Thanks for looking at it!

> Instruction selection: no complaints. `vperm*` instructions tend to be slower on AVX2, but work great here. Clean, compact and easy-to-read implementation
> 
> I don't know enough about SHA3 to do a line-by-line asm review, but that leads me to 'experimentally confirm correctness': testing.
> 
> I am wondering how you verified your code. I did spot the existing SHA3 KAT tests from the NIST PDF. The problem with those is that unless you run tests with `-Xcomp -XX:-TieredCompilation`, the test will finish before the code is even compiled. I've done that before, running test twice with either options; its 'better then nothing' (unless I am not seeing some more tests?).
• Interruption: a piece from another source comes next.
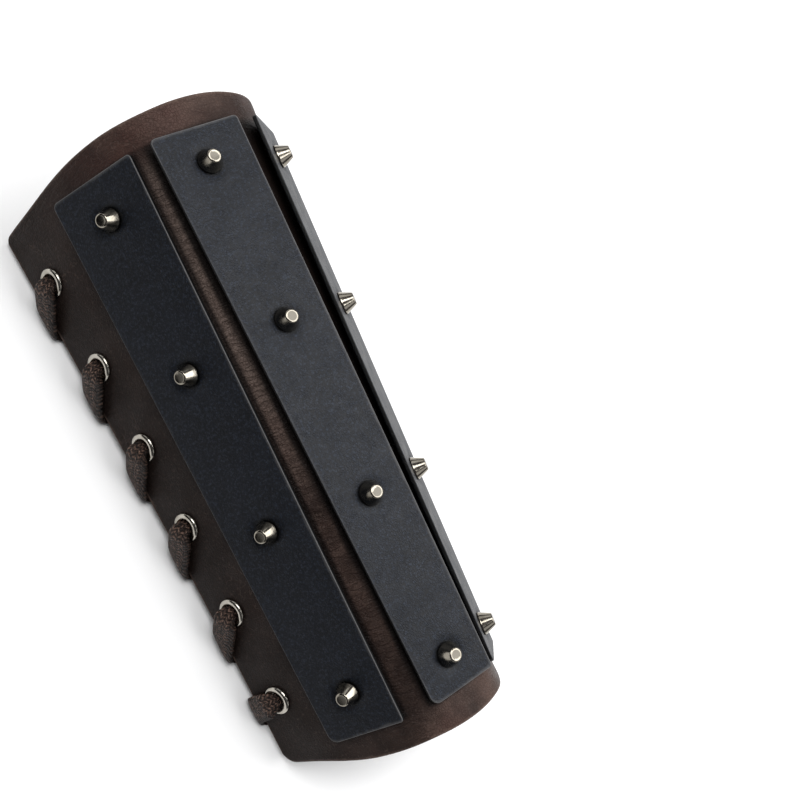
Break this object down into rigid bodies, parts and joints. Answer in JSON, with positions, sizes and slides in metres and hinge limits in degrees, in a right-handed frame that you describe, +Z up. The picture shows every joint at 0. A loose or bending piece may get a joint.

I much prefer some sort of fuzzing; one great thing about working on JCE intrinsics is having a ready-made 'reference implementation' to verify things against.

 I was developing this as part of the ML-KEM and ML-DSA implementations, and there SHA3 is called quite frequently, so the test for those will test the SHA3 intrinsics, too.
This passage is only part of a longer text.